Since Ortega's return to power by ballot box in 2007, Washington's response has been limited. The US has criticized his antidemocratic power-grab and cut $64 million in Millennium Challenge development aid, but generally tried to work with the Ortega administration while turning a deaf ear to the Sandistas' "Anti-yanqui" diatribes.

Now several Republican congressmen now want to use the Iran issue to turn up the heat on Ortega and reclassify him from State Department bugbear to national security threat – a dubious distinction the Sandinista government hasn’t had since the 1980s.

“This trip by Ahmadinejad to Nicaragua reaffirms why the Obama administration’s lack of action regarding the undemocratic and fraudulent measures taken by the Ortega regime in the last election in Nicaragua are not only misguided, but could pose a threat to our national security as a State Sponsor of Terrorism is given a warm welcome in our backyard,” Florida Congressman David Rivera (R), of the House Foreign Affairs Committee, told the Monitor.

Late last year, former Costa Rican Ambassador Jaime Daremblum testified before a hearing of the House Foreign Affairs Committee that Iran is using Nicaragua to establish a “strategic presence” close to the United States’ borders, just like the US has military troops stationed in the Middle East in close proximity to Iran.

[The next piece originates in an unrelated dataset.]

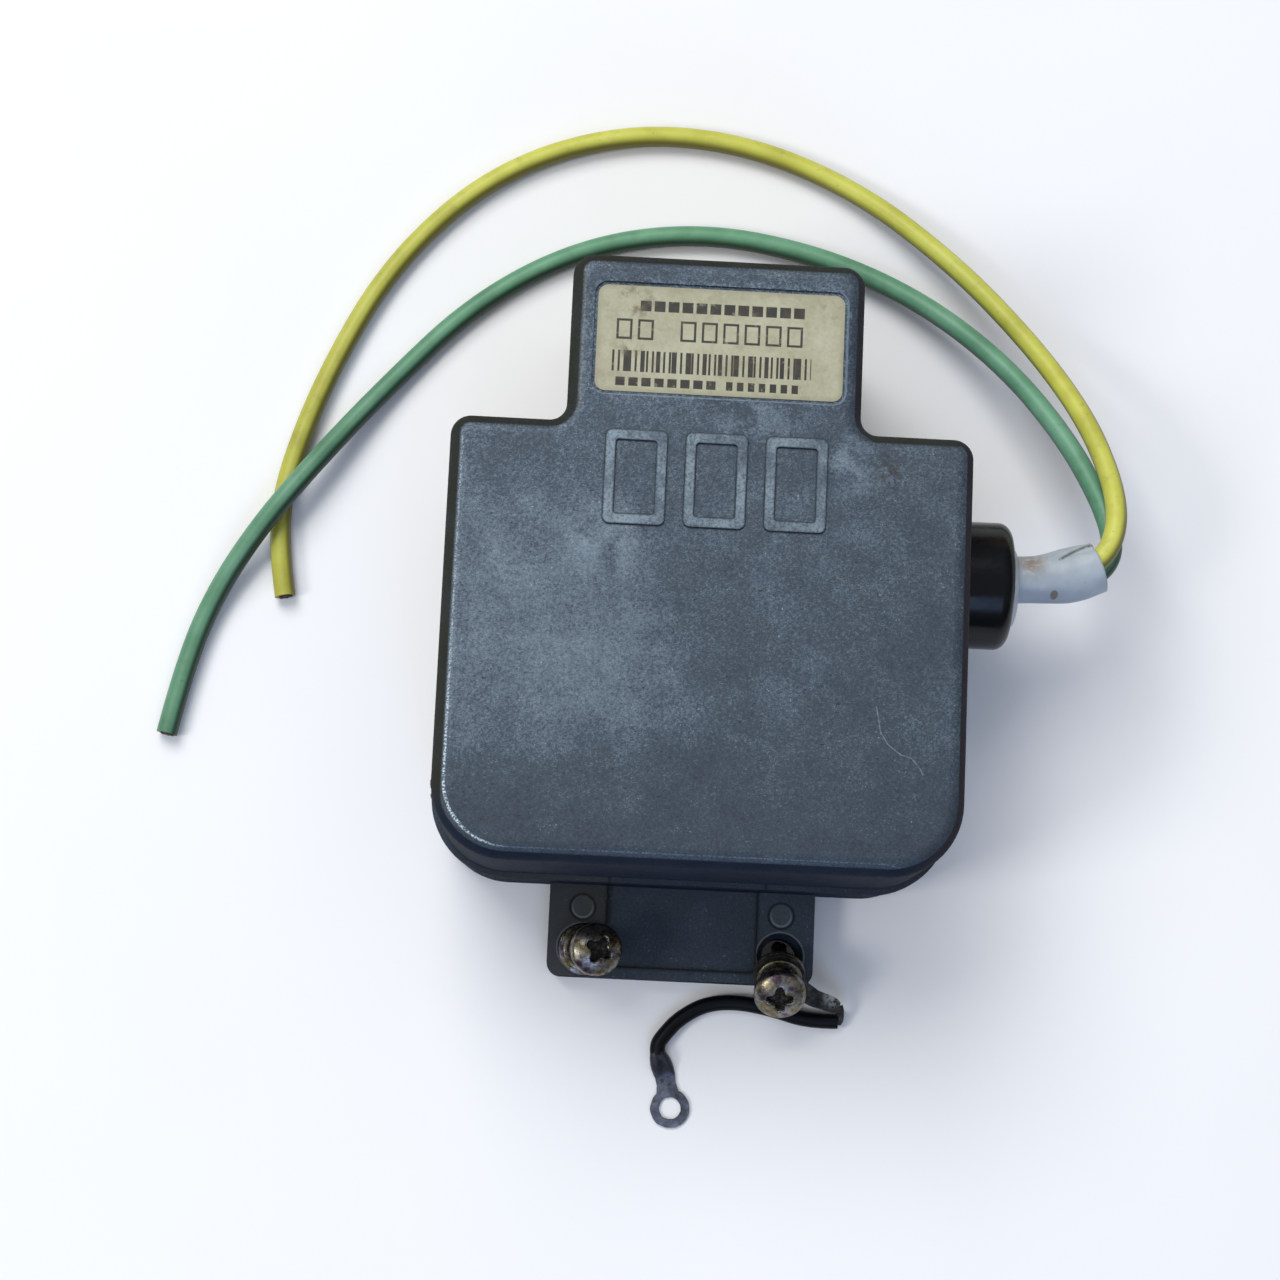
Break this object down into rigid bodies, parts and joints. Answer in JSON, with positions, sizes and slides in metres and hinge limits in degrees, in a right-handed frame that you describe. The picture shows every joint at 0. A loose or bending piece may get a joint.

“Iran wants to the do exactly the same thing with its presence in Nicaragua,” Mr. Daremblum said, starting a buzz that continues to reverberate in Washington.

What Iranian presence?

But back in Nicaragua, it’s hard to see what the hubbub is about.

Since Nicaragua and Iran renewed diplomatic ties in January 2007, the relationship has hardly evolved beyond lofty promises and ideological commiserating. Iran’s unlikely promises to build a $230 million hydroelectric plant and a $350 million deep-water port in Nicaragua are just as implausible today as they were in 2007.